* Task brief *
Extract the listing in its entirety, keeping each line identical to the original.

* Stored data *
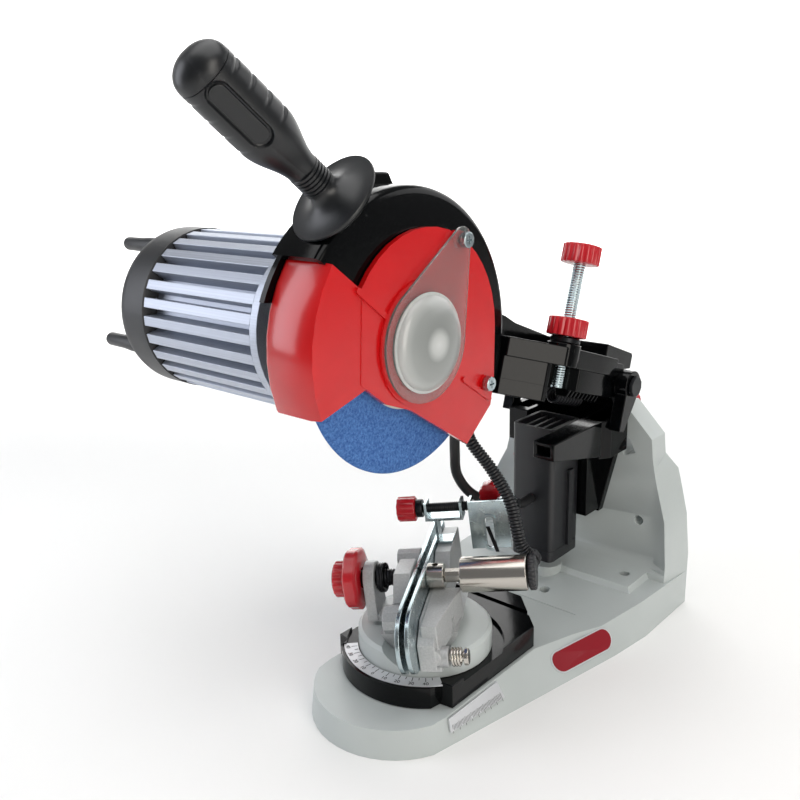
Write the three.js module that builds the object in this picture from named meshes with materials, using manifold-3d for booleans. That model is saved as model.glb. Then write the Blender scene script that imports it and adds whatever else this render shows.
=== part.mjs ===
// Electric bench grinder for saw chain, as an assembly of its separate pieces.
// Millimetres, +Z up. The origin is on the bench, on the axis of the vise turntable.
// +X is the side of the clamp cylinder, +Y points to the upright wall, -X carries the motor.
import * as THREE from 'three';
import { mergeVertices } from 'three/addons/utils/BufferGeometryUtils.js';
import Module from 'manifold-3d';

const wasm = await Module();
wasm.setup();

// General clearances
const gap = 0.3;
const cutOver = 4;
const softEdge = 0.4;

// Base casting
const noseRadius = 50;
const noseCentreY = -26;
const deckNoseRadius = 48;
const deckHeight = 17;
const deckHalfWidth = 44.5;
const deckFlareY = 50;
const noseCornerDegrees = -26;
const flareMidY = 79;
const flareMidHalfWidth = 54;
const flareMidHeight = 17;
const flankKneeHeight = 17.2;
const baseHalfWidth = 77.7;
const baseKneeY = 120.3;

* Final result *
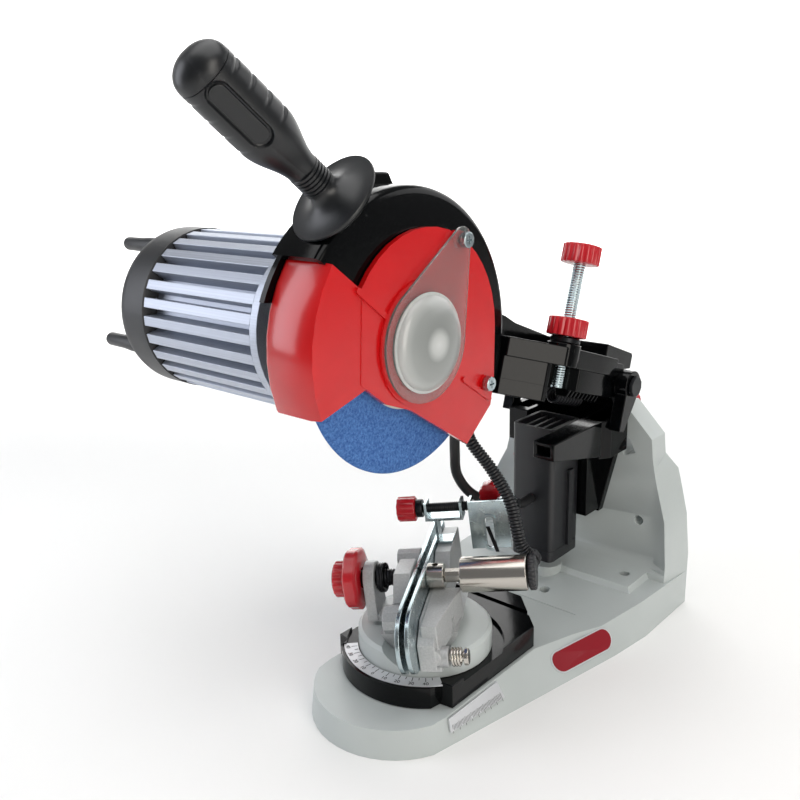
Write the three.js module that builds the object in this picture from named meshes with materials, using manifold-3d for booleans. That model is saved as model.glb. Then write the Blender scene script that imports it and adds whatever else this render shows.
=== part.mjs ===
// Electric bench grinder for saw chain, as an assembly of its separate pieces.
// Millimetres, +Z up. The origin is on the bench, on the axis of the vise turntable.
// +X is the side of the clamp cylinder, +Y points to the upright wall, -X carries the motor.
import * as THREE from 'three';
import { mergeVertices } from 'three/addons/utils/BufferGeometryUtils.js';
import Module from 'manifold-3d';

const wasm = await Module();
wasm.setup();

// General clearances
const gap = 0.3;
const cutOver = 4;
const softEdge = 0.4;

// Base casting
const noseRadius = 50;
const noseCentreY = -26;
const deckNoseRadius = 48;
const deckHeight = 17;
const deckHalfWidth = 44.5;
const deckFlareY = 50;
const noseCornerDegrees = -26;
const flareMidY = 79;
const flareMidHalfWidth = 54;
const flareMidHeight = 17;
const flankKneeHeight = 17.2;
const baseHalfWidth = 77.7;
const baseKneeY = 120.3;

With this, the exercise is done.